Alternative Architecture for Climate Change - Major Economies
Title: Alternative Architecture for Climate Change - Major Economies
Author: LEAL ARCAS, Rafael
Citation: European Journal of Legal Studies, 2011, 4, 1, 25-56
This article argues that the Kyoto Protocol to the 1992 Framework Convention on Climate Change was doomed to face difficulties ab initio. Moving the climate change agenda forward multilaterally among the 195 parties to the United Nations Framework Convention on Climate Change (UNFCCC) is proving to be a serious challenge. The lack of progress in UNFCCC negotiations in recent years has led many to question whether the UNFCCC is, in fact, the best and most effective forum for mobilizing a global response to climate change. The current approach to negotiating a comprehensive, universal, and legally binding global agreement on climate change is unlikely to succeed, as demonstrated by the near-disaster of the Conference of the Parties-15 in Copenhagen.
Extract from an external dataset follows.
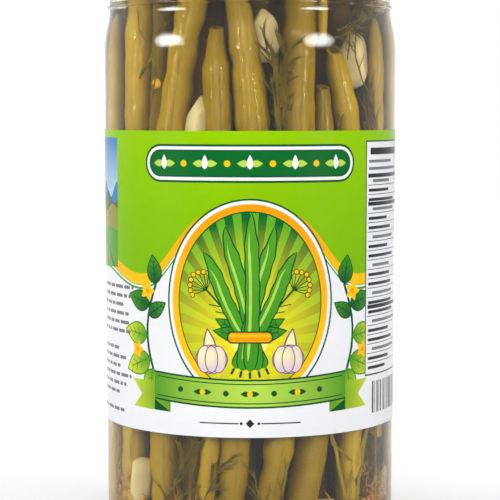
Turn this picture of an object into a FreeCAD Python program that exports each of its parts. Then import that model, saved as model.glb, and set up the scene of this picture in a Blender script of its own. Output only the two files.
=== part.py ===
import FreeCAD, Part
import math
import os

# A filled glass pickle jar with its wrap label and its twist-off lug lid, in millimetres.
# The jar stands on its bearing ring at z = 0, on the Z axis, with the middle of the label
# facing -Y. Every round piece is a profile of (radius, height, corner radius) turned about Z.

# Glass body
body_radius = 42.0          # outside, at the shoulder, the widest place
body_taper = 0.33           # how much smaller the radius is at the heel
body_height = 148.5         # bearing ring to the corner of the shoulder
body_wall = 2.8
heel_round = 9.0
shoulder_rise = 6.8         # height over which the shoulder draws in to the neck
shoulder_round = 26.0
neck_round = 9.0

# Glass base
push_up_height = 2.6        # hollow under the base
push_up_round = 2.0
bearing_width = 3.2         # flat ring that the jar stands on
base_thickness = 5.0
floor_crown = 0.8           # the floor inside stands higher at its middle
floor_round = 8.0

# Glass neck and finish
neck_radius = 40.5
neck_wall = 3.1
neck_height = 3.9           # shoulder to the transfer bead
ring_proud = 0.35           # parting ring left by the neck mould
ring_height = 1.0
ring_below_bead = 1.6
bead_proud = 0.8
bead_height = 4.4
bead_round = 1.1
finish_height = 14.4        # foot of the bead to the rim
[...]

Moreover, international climate policy, as it has been understood and practiced by many governments under the Kyoto Protocol approach, has failed to produce any discernible real world reductions in emissions of greenhouse gases since the mid 1990s. In order for a future global climate change agreement to be successful, the article argues that there are nine fundamental factors that must be borne in mind, and concludes that no breakthroughs will take place regarding a global climate change agreement until there is more political maturity on the side of the U.S., and until rapidly emerging economies such as China and India indicate that they are ready to play their part. Large emitters of GHG need to be involved for negotiations to come to a conclusion, and much progress is still needed until we reach an international agreement that is strong enough to tackle climate change effectively and is equitable enough to gain the sympathy of all countries.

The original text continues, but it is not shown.